* **Task brief**: Find each line holding "objects" and copy it out.

* **Dataset excerpt**:
** START **
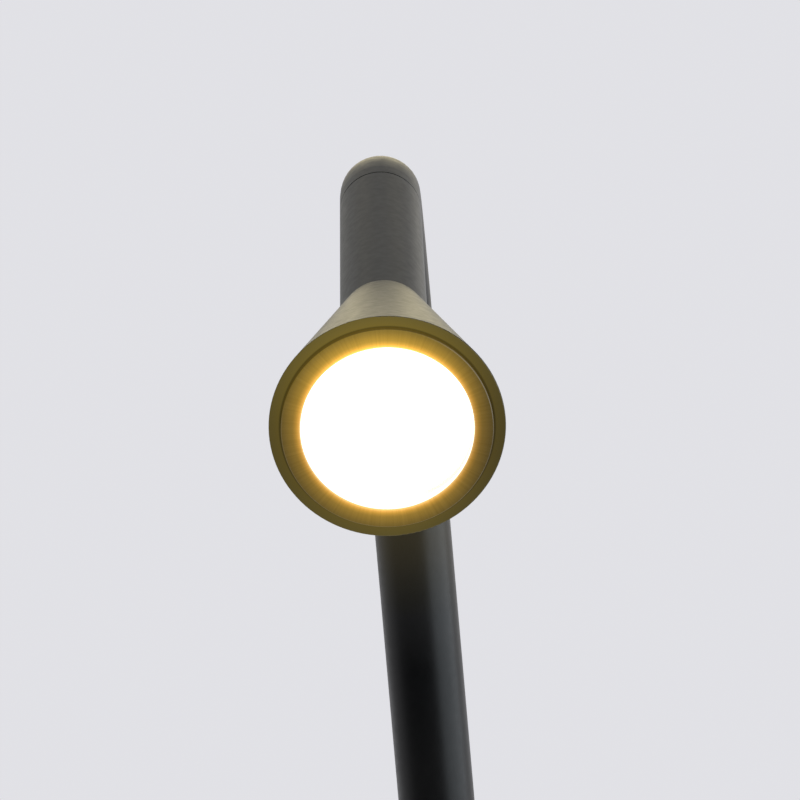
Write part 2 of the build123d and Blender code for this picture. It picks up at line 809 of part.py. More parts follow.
# Heat sink: a finned core under the plate that carries the light source
with BuildPart() as heat_sink:
    with BuildSketch(head_face.offset(fin_start)):
        with PolarLocations(0, fin_count):
            with Locations((rim_radius / 2, 0)):
                Rectangle(rim_radius, fin_thickness)
    extrude(amount=sink_plate_station - fin_start)
    with BuildSketch(head_section):
        with BuildLine():
            Polyline(
                (0, fin_start),
                (cone_radius(fin_start) - shell_wall - sink_gap, fin_start),
                (cone_radius(sink_plate_station) - shell_wall - sink_gap, sink_plate_station),
                (0, sink_plate_station),
                close=True,
            )
        make_face()
    revolve(axis=head_axis, mode=Mode.INTERSECT)
    sink_face_station = sink_plate_station + sink_plate_thickness
    plate_rim = cone_radius(sink_plate_station) - shell_wall - sink_gap
    with BuildSketch(head_section):
        with BuildLine():
            Polyline(
                (0, shell_web),
                (sink_core_radius, shell_web),
                (sink_core_radius, sink_plate_station),
                (plate_rim, sink_plate_station),
                (plate_rim, sink_face_station),
                (0, sink_face_station),
                close=True,
            )
        make_face()
    revolve(axis=head_axis)
    with BuildSketch(head_face.offset(shell_web)):
        Circle(nipple_radius)
    extrude(amount=nipple_in_sink, mode=Mode.SUBTRACT)
    with BuildSketch(head_face.offset(shell_web)):
        Circle(nipple_bore)
    extrude(amount=sink_face_station - shell_web, mode=Mode.SUBTRACT)
    with BuildSketch(head_face.offset(sink_face_station)):
        with PolarLocations(led_screw_circle, led_screw_count):
            Circle(led_screw_radius)
    extrude(amount=-sink_plate_thickness, mode=Mode.SUBTRACT)

# Light source: board, chip and three screws
with BuildPart() as led_board:
    with BuildSketch(head_face.offset(sink_face_station)):
        Circle(board_radius)
        with PolarLocations(led_screw_circle, led_screw_count):
            Circle(led_screw_radius, mode=Mode.SUBTRACT)
    extrude(amount=board_thickness)

board_face_station = sink_face_station + board_thickness
with BuildPart() as led_chip:
    with BuildSketch(head_face.offset(board_face_station)):
        Circle(chip_radius)
    extrude(amount=chip_height)
    fillet(led_chip.faces().sort_by(head_axis)[-1].edges(), chip_height / 2)

with BuildPart() as led_screws:
    with BuildSketch(head_face.offset(board_face_station)):
        with PolarLocations(led_screw_circle, led_screw_count):
            Circle(led_screw_radius)
    extrude(amount=-(board_thickness + sink_plate_thickness))
    with BuildSketch(head_face.offset(board_face_station)):
        with PolarLocations(led_screw_circle, led_screw_count):
            Circle(led_screw_head_radius)
    extrude(amount=led_screw_head_height)
    with BuildSketch(head_face.offset(board_face_station + led_screw_head_height)):
        with PolarLocations(led_screw_circle, led_screw_count):
            RegularPolygon(led_screw_radius, 6)
    extrude(amount=-led_screw_recess, mode=Mode.SUBTRACT)

# Reflector cone between the board and the gasket
with BuildPart() as reflector:
    flange_station = shoulder - reflector_flange
    with BuildSketch(head_section):
        with BuildLine():
            Polyline(
                (reflector_throat, board_face_station),
                (reflector_throat + reflector_wall, board_face_station),
                (reflector_mouth + reflector_wall, flange_station),
                (lens_radius, flange_station),
                (lens_radius, shoulder),
                (reflector_mouth, shoulder),
                close=True,
            )
        make_face()
    revolve(axis=head_axis)

# Gasket, lens and bezel ring; the bezel stands a little proud of the rim
with BuildPart() as lens_gasket:
    with BuildSketch(head_face.offset(shoulder)):
        Circle(lens_radius)
        Circle(gasket_bore, mode=Mode.SUBTRACT)
    extrude(amount=gasket_thickness)

lens_back = shoulder + gasket_thickness
with BuildPart() as lens:
    with BuildSketch(head_face.offset(lens_back)):
        Circle(lens_radius)
    extrude(amount=lens_thickness)

with BuildPart() as bezel_ring:
    lens_front = lens_back + lens_thickness
    bezel_front = cone_length + bezel_stand
    bezel_radius = seat_radius - seat_gap
    with BuildSketch(head_section):
        with BuildLine():
            Polyline(
                (lens_radius + slip_clearance, shoulder),
                (bezel_radius, shoulder),
                (bezel_radius, bezel_front),
                (aperture_radius, bezel_front),
                (aperture_radius, lens_front),
                (lens_radius + slip_clearance, lens_front),
                close=True,
            )
        make_face()
    revolve(axis=head_axis)
    front_edges = bezel_ring.faces().sort_by(head_axis)[-1].edges()
    chamfer(front_edges, bezel_edge)

# Leads: the wall side runs from the driver through the neck to the stem's axis
with BuildPart() as wall_leads:
    lead_turn_y = -(neck_back - lead_bend)
    with BuildLine(Plane.YZ) as wall_lead_route:
        Line((lead_turn_y, driver_foot), (lead_turn_y, lead_bend))
        CenterArc((lead_turn_y - lead_bend, lead_bend), lead_bend, 0, -90)
        Line((lead_turn_y - lead_bend, 0), (stem_y + lead_bend, 0))
        CenterArc((stem_y + lead_bend, lead_bend), lead_bend, -90, -90)
    with BuildSketch(Plane.XY.offset(driver_foot)):
        with Locations((0, lead_turn_y)):
            Circle(lead_radius)
    sweep(path=wall_lead_route.wire())

# The arm side runs from there up the stem, round the bend and down to the light source
with BuildPart() as arm_leads:
    lead_end = cone_start + head_direction * sink_face_station
    with BuildLine(Plane.YZ) as arm_lead_route:
        Line((stem_y, lead_bend), (stem_y, bend_start))
        CenterArc((stem_y - bend_radius, bend_start), bend_radius, 0, turn)
        Line((bend_end.Y, bend_end.Z), (lead_end.Y, lead_end.Z))
    with BuildSketch(Plane.XY.offset(lead_bend)):
        with Locations((0, stem_y)):
            Circle(lead_radius)
    sweep(path=arm_lead_route.wire())

# Mains wires between the terminal block, the switch and the driver
wire_depth = -plate_thickness - terminal_wire_height
tag_depth = -(switch_back - switch_tag_length) + mains_wire_radius
tag_x = switch_tag_spread / 2
side_x = terminal_length / 2 + terminal_wire_hole * 2
with BuildPart() as mains_wires:
    with BuildSketch(Plane.XY.offset(terminal_top)):
        with Locations((-terminal_pitch, wire_depth)):
            Circle(mains_wire_radius)
    extrude(amount=driver_foot - terminal_top)
    with BuildLine() as feed_route:
        feed = Spline(
            (terminal_pitch, wire_depth, terminal_foot),
            (tag_x, tag_depth, switch_height),
            tangents=((0, 0, -1), (-1, 0, 0)),
        )
    with BuildSketch(Plane(origin=feed @ 0, z_dir=feed % 0)):
        Circle(mains_wire_radius)
    sweep(path=feed_route.wire())
    with BuildLine() as return_route:
        bow = Spline(
            (-tag_x, tag_depth, switch_height),
            (-terminal_pitch, wire_depth, switch_height),
            (-side_x, wire_depth, terminal_centre_height),
            tangents=((-1, 0, 0), (0, 0, 1)),
        )
        Line(bow @ 1, (-side_x, wire_depth, driver_foot))
    with BuildSketch(Plane(origin=bow @ 0, z_dir=bow % 0)):
        Circle(mains_wire_radius)
    sweep(path=return_route.wire())

pieces = {
    "wall_bracket": wall_bracket,
    "entry_grommet": entry_grommet,
    "earth_screw": earth_screw,
    "terminal_block": terminal_block,
    "terminal_screws": terminal_screws,
    "led_driver": led_driver,
    "driver_screws": driver_screws,
    "canopy": canopy,
    "canopy_screws": canopy_screws,
    "neck_tube": neck_tube,
    "neck_washer": neck_washer,
    "neck_nut": neck_nut,
    "hub_housing": hub_housing,
    "upper_bush": upper_bush,
    "lower_bush": lower_bush,
    "stop_pin": stop_pin,
    "hub_cap": hub_cap,
    "switch_body": switch_body,
    "switch_nut": switch_nut,
    "switch_button": switch_button,
    "pivot_spindle": pivot_spindle,
    "friction_washer": friction_washer,
    "disc_spring": disc_spring,
    "retaining_nut": retaining_nut,
    "arm_tube": arm_tube,
    "arm_screw": arm_screw,
    "head_spigot": head_spigot,
    "head_tube": head_tube,
    "spigot_screws": spigot_screws,
    "head_collar": head_collar,
    "head_nipple": head_nipple,
    "head_shell": head_shell,
    "heat_sink": heat_sink,
    "led_board": led_board,
    "led_chip": led_chip,
    "led_screws": led_screws,
    "reflector": reflector,
    "lens_gasket": lens_gasket,
    "lens": lens,
    "bezel_ring": bezel_ring,
    "wall_leads": wall_leads,
    "arm_leads": arm_leads,
    "mains_wires": mains_wires,
}
for name, piece in pieces.items():
    piece.part.label = name
    export_step(piece.part, f"parts/{name}.step")
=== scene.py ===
"""Wall lamp with a cone head on a bent tube arm: finishes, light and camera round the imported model.

Lengths are in metres in the model's own frame: +Z up, the lamp reaching out of the wall towards -Y.
"""

import json
from math import cos, pi, radians, sin

import bpy
from mathutils import Matrix, Vector


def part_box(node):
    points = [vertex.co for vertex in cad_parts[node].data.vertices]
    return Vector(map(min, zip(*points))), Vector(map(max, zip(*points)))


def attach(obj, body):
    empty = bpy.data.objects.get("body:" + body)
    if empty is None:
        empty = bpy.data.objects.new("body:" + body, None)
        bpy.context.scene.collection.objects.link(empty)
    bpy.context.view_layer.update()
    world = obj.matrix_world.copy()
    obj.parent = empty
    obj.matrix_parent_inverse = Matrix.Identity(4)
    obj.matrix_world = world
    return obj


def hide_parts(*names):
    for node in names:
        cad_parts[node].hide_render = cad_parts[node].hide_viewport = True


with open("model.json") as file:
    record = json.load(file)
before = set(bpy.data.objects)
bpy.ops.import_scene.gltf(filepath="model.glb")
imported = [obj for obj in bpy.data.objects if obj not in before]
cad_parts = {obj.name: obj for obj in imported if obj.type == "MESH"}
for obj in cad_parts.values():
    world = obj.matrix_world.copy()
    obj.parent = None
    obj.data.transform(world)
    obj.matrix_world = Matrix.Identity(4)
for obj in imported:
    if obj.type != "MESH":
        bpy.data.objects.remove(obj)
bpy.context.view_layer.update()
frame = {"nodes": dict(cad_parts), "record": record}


def half_width(box):
    low, high = box
    return (high.x - low.x) / 2


def middle(box):
    low, high = box
    return (low + high) / 2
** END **
* **The result**:
    empty = bpy.data.objects.get("body:" + body)
        empty = bpy.data.objects.new("body:" + body, None)
        bpy.context.scene.collection.objects.link(empty)
before = set(bpy.data.objects)
imported = [obj for obj in bpy.data.objects if obj not in before]
        bpy.data.objects.remove(obj)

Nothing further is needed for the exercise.